Profit warnings issued by UK-listed companies in Q3 2022 reached their highest third-quarter total since 2008, according to EY-Parthenon’s latest Profit Warnings report.
In total, 86 profit warnings were issued between July and September 2022, compared to 51 in the same period of 2021, an increase of 69 per cent and a 34 per cent increase from Q2 2022 when 64 warnings were issued. The highest number of Q3 warnings was in 2001 when 133 warnings were issued.
Consumer-facing sectors most affected
Consumer-facing companies issued 44 warnings in total – the highest quarterly total since the start of the COVID-19 pandemic. Sectors with the most warnings in Q3 2022 were Retailers (11), Travel and Leisure (nine) and Food Producers (seven) – with the latter sector at a 21-year high.
Cost issues featured in 70 per cent of all consumer sector warnings with many companies saying that they are struggling to pass on price increases to customers, while falling consumer confidence and changing buying behaviour featured in 50 per cent of warnings.
FTSE Retailers facing multiple headwinds
Over 40 per cent of FTSE Retailers and over 60 per cent of the FTSE Personal Care, Drug and Grocery Stores sector issued a profit warning in the last 12 months.
Both sectors, which were already facing spiralling cost, supply chain and labour challenges, are now also contending with falling consumer confidence. Over 70 per cent of retailers issuing a warning in Q3 referenced weakening consumer confidence, while inventory challenges have also intensified as falling demand creates surplus stock issues.
The retail sector has also been grappling with long-term structural change. Most retailers issuing warnings in 2022 operate exclusively or mostly online and are feeling the impact of the post-pandemic shift back to store sales on top of increased delivery costs and product returns.
Silvia Rindone, EY UK&I Retail Lead, said: “The retail sector is facing a challenging winter while according to the EY ITEM Club Autumn Forecast, the UK economy is expected to be in recession until the middle of next year. However, there are steps businesses in the sector can take to prepare. For example, it is critical that retailers use the breathing space provided by the energy price cap to safeguard their long-term survival. This means reviewing their pricing strategy and considering how and where they can pass price rises on, developing robust cash management plans and inventory visibility to avoid costly write-offs.
“Above all, retailers need to adapt to changes in consumer behaviour. Our Future Consumer Index shows that the market is polarised between cash strapped consumers watching every penny and those willing and able to spend if retailers entice them. Navigating this K-shaped profile, focusing on core products, and understanding what will drive growth will be the key to thriving in the current economy.”
Rising costs and labour market issues behind recent profit warnings
The report reveals that 57 per cent of all profit warnings during Q3 cited rising costs, while 23 per cent were prompted by labour market issues.
The three warning ‘danger zone’ now contains 28 listed companies who have issued their third consecutive profit warning in the last year, compared to 18 at the end of Q2 2022. On average, one-in-five companies delist within a year of their third warning, most due to insolvency.

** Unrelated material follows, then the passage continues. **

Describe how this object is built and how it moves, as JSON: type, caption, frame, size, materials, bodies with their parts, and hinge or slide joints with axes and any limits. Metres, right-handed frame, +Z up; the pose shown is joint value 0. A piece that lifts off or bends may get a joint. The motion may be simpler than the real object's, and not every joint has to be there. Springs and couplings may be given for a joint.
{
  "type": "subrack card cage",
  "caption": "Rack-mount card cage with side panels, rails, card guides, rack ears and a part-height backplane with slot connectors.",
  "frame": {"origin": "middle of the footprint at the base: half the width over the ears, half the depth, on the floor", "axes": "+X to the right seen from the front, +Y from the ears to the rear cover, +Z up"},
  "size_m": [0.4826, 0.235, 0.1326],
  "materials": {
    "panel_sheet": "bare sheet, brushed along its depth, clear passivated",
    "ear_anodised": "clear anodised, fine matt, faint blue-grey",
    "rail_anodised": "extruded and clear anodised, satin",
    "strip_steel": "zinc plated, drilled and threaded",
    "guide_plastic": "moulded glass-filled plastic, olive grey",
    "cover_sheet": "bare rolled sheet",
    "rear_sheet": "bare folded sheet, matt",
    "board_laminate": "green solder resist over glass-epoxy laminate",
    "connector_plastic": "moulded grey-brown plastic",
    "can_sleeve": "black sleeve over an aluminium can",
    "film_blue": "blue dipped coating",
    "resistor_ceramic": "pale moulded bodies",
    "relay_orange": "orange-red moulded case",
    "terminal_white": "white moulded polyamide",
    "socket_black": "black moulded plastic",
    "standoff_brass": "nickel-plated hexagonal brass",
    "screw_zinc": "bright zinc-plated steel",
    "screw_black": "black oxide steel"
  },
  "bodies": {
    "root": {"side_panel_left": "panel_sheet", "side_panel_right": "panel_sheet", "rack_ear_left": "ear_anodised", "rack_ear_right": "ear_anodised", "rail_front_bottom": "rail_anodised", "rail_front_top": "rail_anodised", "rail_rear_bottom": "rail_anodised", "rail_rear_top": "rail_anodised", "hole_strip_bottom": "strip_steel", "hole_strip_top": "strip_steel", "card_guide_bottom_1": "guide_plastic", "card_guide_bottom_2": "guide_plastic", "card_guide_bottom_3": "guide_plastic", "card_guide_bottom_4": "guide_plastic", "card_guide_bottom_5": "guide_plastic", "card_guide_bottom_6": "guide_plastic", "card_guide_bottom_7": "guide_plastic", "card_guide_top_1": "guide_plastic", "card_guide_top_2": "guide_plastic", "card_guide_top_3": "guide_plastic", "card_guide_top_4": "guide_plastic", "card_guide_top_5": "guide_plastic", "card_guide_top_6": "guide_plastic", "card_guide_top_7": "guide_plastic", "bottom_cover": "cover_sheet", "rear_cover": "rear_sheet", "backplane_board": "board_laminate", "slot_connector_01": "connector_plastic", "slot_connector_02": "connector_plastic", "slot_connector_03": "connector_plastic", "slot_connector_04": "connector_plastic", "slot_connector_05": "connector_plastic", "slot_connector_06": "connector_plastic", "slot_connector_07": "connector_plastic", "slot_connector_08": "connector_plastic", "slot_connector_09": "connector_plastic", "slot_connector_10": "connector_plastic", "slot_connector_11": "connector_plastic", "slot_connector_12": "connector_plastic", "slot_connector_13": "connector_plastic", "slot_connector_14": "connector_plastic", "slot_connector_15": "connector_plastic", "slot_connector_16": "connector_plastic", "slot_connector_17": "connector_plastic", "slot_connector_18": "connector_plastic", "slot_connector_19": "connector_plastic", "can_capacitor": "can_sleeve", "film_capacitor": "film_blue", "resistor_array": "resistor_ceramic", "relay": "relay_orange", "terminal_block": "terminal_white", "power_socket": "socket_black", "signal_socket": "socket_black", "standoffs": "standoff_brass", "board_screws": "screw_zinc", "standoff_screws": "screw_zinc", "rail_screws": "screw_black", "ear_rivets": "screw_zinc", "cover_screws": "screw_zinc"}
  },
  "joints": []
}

Jo Robinson, EY-Parthenon Partner and UK&I Turnaround and Restructuring Strategy Leader: “Businesses are facing an unprecedented combination of headwinds including rising costs, slowing demand and excess supply, making it increasingly difficult to balance competing priorities.
“This quarter, we have seen a significant increase in companies issuing their third or more warning in a 12-month period. With so many uncertainties in the outlook it’s vital that companies develop resilience and demonstrate a clear understanding of how their business will adapt under different geopolitical and economic scenarios. Increasing uncertainty means that events could move quickly for companies that show signs of stress – turning the situation around requires a swift response, sustainable and defendable forecasts, and the building of stakeholder trust in management.”